There are a few people you meet along the path of your life who make an indelible impression, perhaps because of their unique combination of grace, intelligence, and honesty. Bill O’Connor was just such a person.
Bill was unique in his ability to observe, speculate, report, and yes . . . bear witness, to the radical changes impacting the CPG world. And he had been doing it, as a Principal of the Chicago based Source/Inc for 41 years. In 2009 he and his partner decided to close the firm. Our industry will be poorer because of that decision.
I first met Bill as a member of what was then known as The Package Design Council. Founded in 1952 by a group of prominent designers, it was a vibrant advocate for our industry for over 40 years, and was merged into the AIGA when I was the PDC’s President in the mid 1990s.
The Greatest Generation of Designers
He was a member of what I will characterize as the “greatest generation” of design managers. Unheralded and unsung, this group included those who began their practices in the 1960s and 1970s. They built, quietly, respectfully, and successfully on the work done by an earlier group of designers like William Golden at CBS, or Walter Margulies, and Walter Landor, who just after World War II collectively defined our profession as a separate entity from the printing and advertising trades.
We would meet occasionally in New York during events or conferences, and our friendship grew. One day I vividly remember getting a phone call from him asking if I would like to be an expert witness in a package design case. This was something he had begun to do with regularity, but couldn’t take this case because one of the parties was a client. He said it had something to do with two companies introducing cream cheese in South America within weeks of one another. It sounded like a blast, and I jumped at the chance.
I will save the details of this experience for another post, but trust me, sitting in a federal courtroom, in the witness chair, before a Judge, trying to talk about the finer points of brand equity, while being torn to bits by a very capable Kraft attorney was painful, but actually a very valuable experience.

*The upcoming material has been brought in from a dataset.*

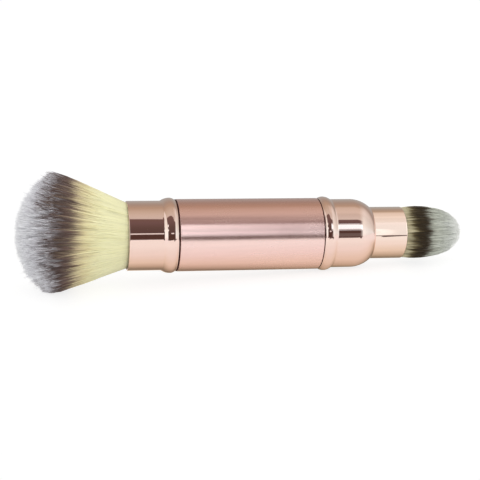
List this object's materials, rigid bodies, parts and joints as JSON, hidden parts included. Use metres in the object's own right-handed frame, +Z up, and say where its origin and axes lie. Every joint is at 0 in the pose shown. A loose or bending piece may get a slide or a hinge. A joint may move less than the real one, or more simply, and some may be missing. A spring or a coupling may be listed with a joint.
{
  "type": "double ended makeup brush",
  "caption": "Double ended makeup brush: a large flared powder tuft and a small domed concealer tuft on one rose-gold tube handle.",
  "frame": {"origin": "on the surface that the brush lies on, under the middle of its bounding box", "axes": "+X towards the small tuft, +Z up, +Y across; the brush's own axis lies in the XZ plane, 3.4 degrees down towards +X"},
  "size_m": [0.1394, 0.0368, 0.0359],
  "materials": {
    "polished_rose_gold": "polished",
    "satin_rose_gold": "satin",
    "black_plastic": "matte",
    "large_fibre": "matte",
    "small_fibre": "matte",
    "epoxy": "gloss"
  },
  "bodies": {
    "root": {"large_bristles": "large_fibre", "large_root_glue": "epoxy", "large_ferrule": "polished_rose_gold", "large_insert": "black_plastic", "barrel": "satin_rose_gold", "small_insert": "black_plastic", "shoulder_cap": "polished_rose_gold", "small_ferrule": "polished_rose_gold", "small_root_glue": "epoxy", "small_bristles": "small_fibre"}
  },
  "joints": []
}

Bill was the consummate expert witness. He was one of the first to recognize the relevance of, and find a way to quantify, the cultural influences that now guide much of the strategic work we do for our clients. As he put it, Source/Inc was one of the first at,
“Mining the culture for the values and symbols that build powerful brands”
And because Bill was such a keen observer of our world, the world of consumer brands and those of us that support them, and he chose to move on last year, I am only hoping that his choice doesn’t reflect badly on the future for those of us who remain.
Bill, we all thank you dear friend, and Pam and I wish you well.